- Education: Southeast University, University of Michigan (M.S. 2003, Ph.D. 2005)
- Occupation: Professor
- Employer: University of Michigan
- Known for: Outstanding contribution to invention and development of histotripsy, an image-guided, noninvasive ultrasonic cavitation therapy
- Notable work: Development and clinical translation of non-invasive mechanical ultrasound ablation technology
- Awards: IEEE Carl Hellmuth Hertz Ultrasonics Award
- Scientific career
- Fields: Biomedical engineering
- Institutions: University of Michigan
- Thesis: Controlled ultrasound tissue erosion (2005)
- Doctoral advisor: Charles Cain

= Zhen Xu =

Chinese-American biomedical engineer

Zhen Xu (徐蓁) is Li Ka-Shing Endowed Professor of Biomedical Engineering at the University of Michigan, where she also holds professorships in radiology and neurosurgery. Her research concerns surgical applications of focused ultrasound in tumors and cancer treatment.

== Early and education ==
Zhen Xu was born in Nanjing, China, and she studied biomedical engineering as an undergraduate at Southeast University in Nanjing, graduating in 2001. She went to the University of Michigan for graduate study, receiving a master's degree in 2003 and completing her Ph.D. in 2005. She was given the Li Ka-Shing Endowed Professorship at the University of Michigan in 2024.

== Career ==
Xu discovered what later became known as the field of histotripsy while work in a laboratory during her doctoral studies. Being credited as one of the first people to develop this form of non-invasive surgical treatment for tumors and cancer.

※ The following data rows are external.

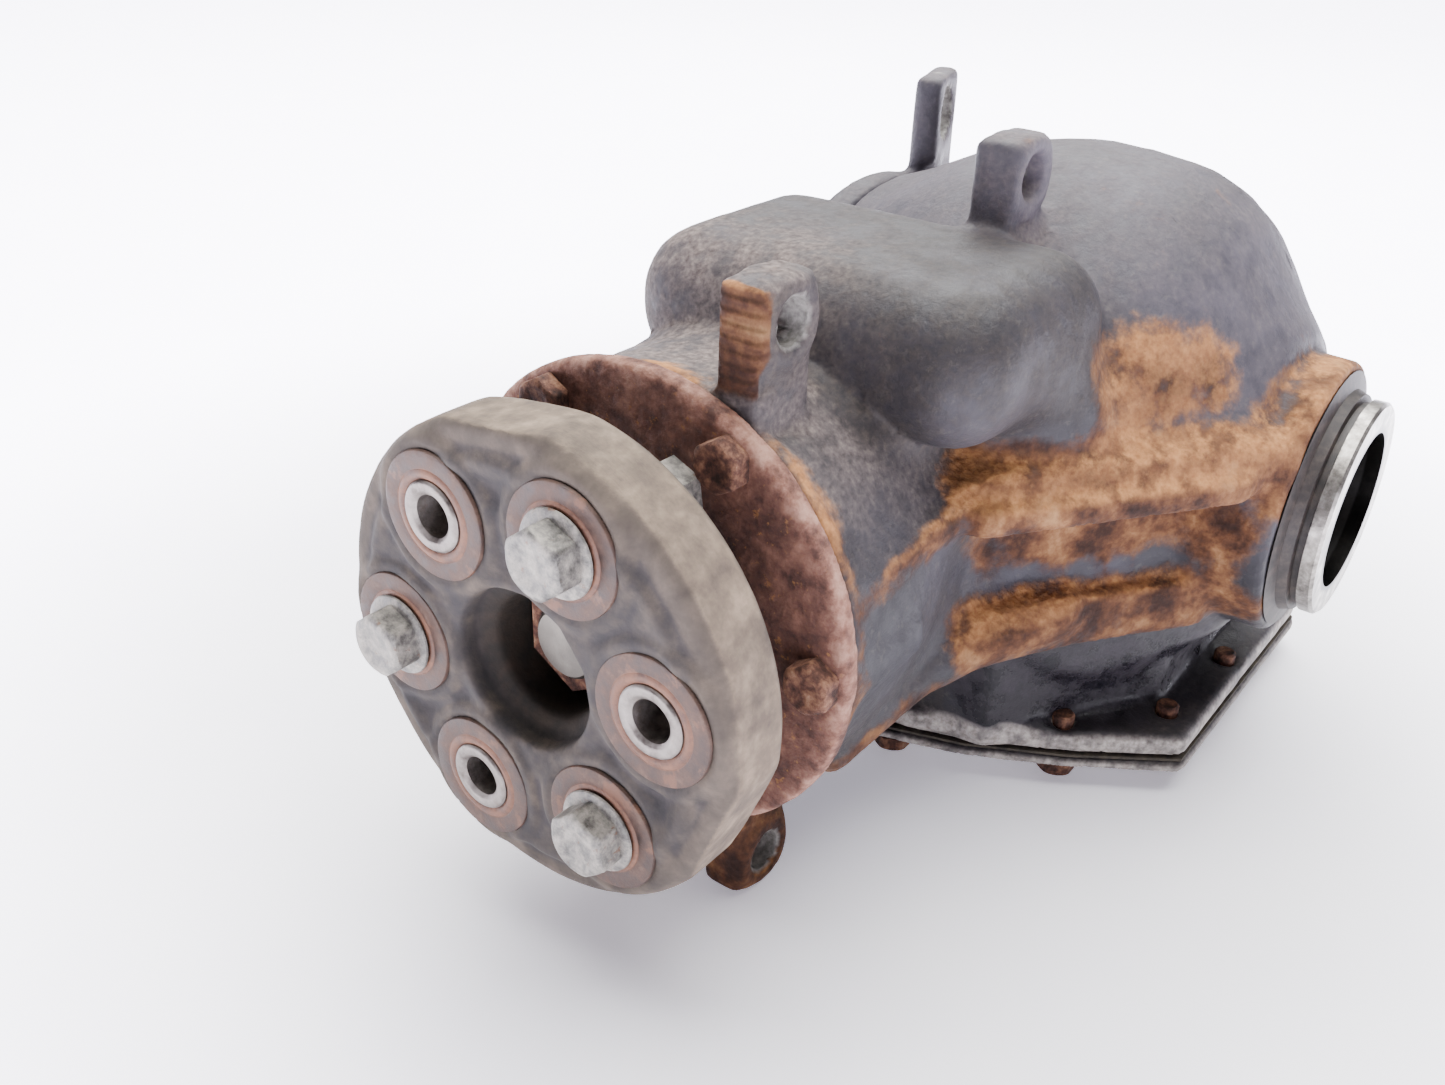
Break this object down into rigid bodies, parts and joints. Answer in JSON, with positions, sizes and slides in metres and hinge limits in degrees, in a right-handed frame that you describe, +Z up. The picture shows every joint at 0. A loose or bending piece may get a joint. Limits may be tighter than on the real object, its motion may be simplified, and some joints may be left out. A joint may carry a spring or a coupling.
{
  "type": "differential gear assembly",
  "caption": "Final-drive differential: cast housing with mounting ears, bevel ring and pinion, spider gears, side output bores and a rubber disc coupling on the input flange.",
  "frame": {"origin": "centre of the rubber coupling's propshaft face, on the pinion axis", "axes": "+X along the pinion axis, out of the input coupling; +Y along the axle axis, out of the right output; +Z up"},
  "size_m": [0.377, 0.2607, 0.223],
  "materials": {
    "cast_housing": "worn blue-grey paint with rust and road dust",
    "cast_cover": "worn paint with rust",
    "cast_aluminium": "dull, oxidised",
    "gasket": "matte sealing sheet",
    "zinc_bolts": "dull zinc",
    "rusty_bolts": "rusty",
    "rusty_plate": "heavily rusted",
    "seal_rubber": "matte",
    "machined_collar": "machined, stained",
    "bearing_steel": "ground",
    "gear_steel": "oiled",
    "cast_case": "oiled casting",
    "copper_washer": "dull copper",
    "bronze_washer": "dull bronze",
    "coupling_rubber": "dusty",
    "sleeve_steel": "worn bright steel",
    "end_plate_steel": "rusted pressed steel",
    "coupling_bolt_zinc": "weathered zinc",
    "forged_flange": "rusted forging"
  },
  "bodies": {
    "housing": {"bottom_cover": "cast_aluminium", "breather": "zinc_bolts", "cover_bolts": "zinc_bolts", "cover_gasket": "gasket", "drain_plug": "zinc_bolts", "drain_plug_washer": "copper_washer", "fill_plug": "zinc_bolts", "fill_plug_washer": "copper_washer", "front_cover": "rusty_plate", "front_cover_bolts": "rusty_bolts", "housing": "cast_housing", "left_carrier_cup": "bearing_steel", "left_carrier_shim": "bearing_steel", "left_cover_bolts": "rusty_bolts", "left_cover_seal_ring": "seal_rubber", "left_oil_seal": "seal_rubber", "left_side_cover": "cast_cover", "pinion_front_cup": "bearing_steel", "pinion_head_cup": "bearing_steel", "pinion_oil_seal": "seal_rubber", "pinion_shim": "bearing_steel", "right_axle_collar": "machined_collar", "right_carrier_cup": "bearing_steel", "right_carrier_shim": "bearing_steel", "right_oil_seal": "seal_rubber"},
    "pinion": {"coupling_bolts": "coupling_bolt_zinc", "coupling_end_plates": "end_plate_steel", "coupling_nuts": "coupling_bolt_zinc", "coupling_sleeves": "sleeve_steel", "crush_sleeve": "gear_steel", "flex_coupling": "coupling_rubber", "input_flange": "forged_flange", "pinion_front_cone": "bearing_steel", "pinion_front_rollers": "bearing_steel", "pinion_head_cone": "bearing_steel", "pinion_head_rollers": "bearing_steel", "pinion_nut": "rusty_bolts", "pinion_shaft": "gear_steel"},
    "carrier": {"carrier_case": "cast_case", "cross_pin": "gear_steel", "cross_pin_lock": "gear_steel", "left_carrier_cone": "bearing_steel", "left_carrier_rollers": "bearing_steel", "right_carrier_cone": "bearing_steel", "right_carrier_rollers": "bearing_steel", "ring_gear": "gear_steel", "ring_gear_bolts": "zinc_bolts", "side_thrust_washers": "bronze_washer", "spider_thrust_washers": "bronze_washer"},
    "left_output_gear": {"left_side_gear": "gear_steel"},
    "right_output_gear": {"right_side_gear": "gear_steel"},
    "spider_upper": {"upper_spider_gear": "gear_steel"},
    "spider_lower": {"lower_spider_gear": "gear_steel"}
  },
  "joints": [
    {"name": "carrier_spin", "type": "hinge", "parent": "housing", "child": "carrier", "pos_m": [-0.253, 0, 0], "axis": [0, 1, 0], "continuous": true},
    {"name": "pinion_spin", "type": "hinge", "parent": "housing", "child": "pinion", "pos_m": [-0.253, 0, 0], "axis": [1, 0, 0], "continuous": true},
    {"name": "left_output_spin", "type": "hinge", "parent": "carrier", "child": "left_output_gear", "pos_m": [-0.253, 0, 0], "axis": [0, 1, 0], "continuous": true},
    {"name": "right_output_spin", "type": "hinge", "parent": "carrier", "child": "right_output_gear", "pos_m": [-0.253, 0, 0], "axis": [0, 1, 0], "continuous": true},
    {"name": "upper_spider_spin", "type": "hinge", "parent": "carrier", "child": "spider_upper", "pos_m": [-0.253, 0, 0], "axis": [0, 0, 1], "continuous": true},
    {"name": "lower_spider_spin", "type": "hinge", "parent": "carrier", "child": "spider_lower", "pos_m": [-0.253, 0, 0], "axis": [0, 0, 1], "continuous": true}
  ],
  "couplings": [
    {"joint": "pinion_spin", "follows": "carrier_spin", "ratio": -3.0833},
    {"joint": "right_output_spin", "follows": "left_output_spin", "ratio": -1},
    {"joint": "upper_spider_spin", "follows": "left_output_spin", "ratio": 1.6},
    {"joint": "lower_spider_spin", "follows": "left_output_spin", "ratio": -1.6}
  ]
}
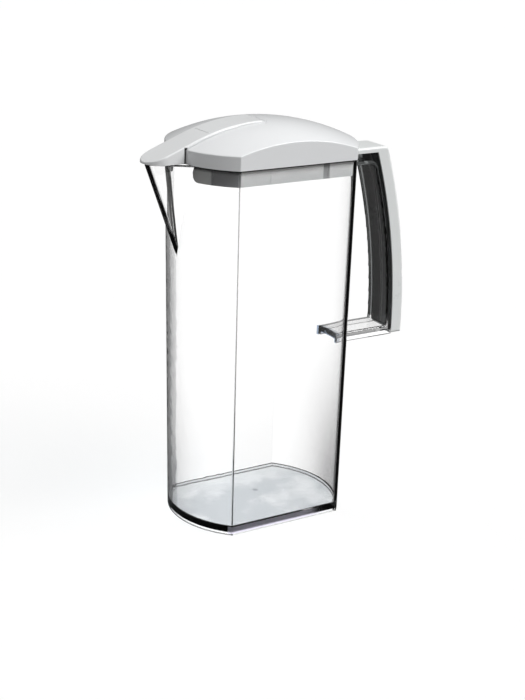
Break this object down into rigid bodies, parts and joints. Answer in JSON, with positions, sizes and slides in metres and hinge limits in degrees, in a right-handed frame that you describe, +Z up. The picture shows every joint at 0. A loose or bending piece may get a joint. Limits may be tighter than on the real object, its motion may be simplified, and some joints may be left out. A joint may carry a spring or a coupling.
{
  "type": "plastic pitcher",
  "caption": "Tall clear two litre pitcher with flat sides, a V spout, a handle with an opaque cover, and a domed lid with a plug and a hinged spout flap.",
  "frame": {"origin": "on the standing plane, midway along the two flat sides of the jug", "axes": "+Z up; X along the pouring direction, with the spout at -X and the handle at +X; Y across, the jug being mirrored about Y = 0"},
  "size_m": [0.201, 0.0888, 0.2706],
  "materials": {
    "clear_jug": "clear, polished, slightly cool",
    "white_handle": "satin moulded white",
    "white_lid": "satin moulded white",
    "white_flap": "satin moulded white",
    "grey_plug": "fine matte, greyer than the cover"
  },
  "bodies": {
    "jug": {"jug_body": "clear_jug", "handle_cover": "white_handle"},
    "lid": {"lid_cover": "white_lid", "lid_plug": "grey_plug"},
    "flap": {"spout_flap": "white_flap"}
  },
  "joints": [
    {"name": "lid_lift", "type": "slide", "parent": "jug", "child": "lid", "axis": [0, 0, 1], "range_m": [0, 0.15]},
    {"name": "flap_hinge", "type": "hinge", "parent": "lid", "child": "flap", "pos_m": [-0.0077, 0, 0.2682], "axis": [0, 1, 0], "range_deg": [0, 95]}
  ]
}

Xu was named as a Fellow of the American Institute for Medical and Biological Engineering in 2019, "for outstanding contribution to invention and development of histotripsy, an image-guided, noninvasive ultrasonic cavitation therapy", and became a Fellow of the National Academy of Inventors in 2024. She was the 2024 recipient of the IEEE Carl Hellmuth Hertz Ultrasonics Award, "for invention and clinical translation of histotripsy - the noninvasive mechanical ultrasound ablation technology", and she was named to the 2025 class of IEEE Fellows "for development and clinical translation of non-invasive mechanical ultrasound ablation technology". She was a winner of the 2026 Sony Women in Technology Award with Nature for "her pioneering work, as a co-inventor of the field of histotripsy, to allow non-invasive surgery using ultrasound without incision or injury." She was listed as an innovator in the Time100 Health 2026.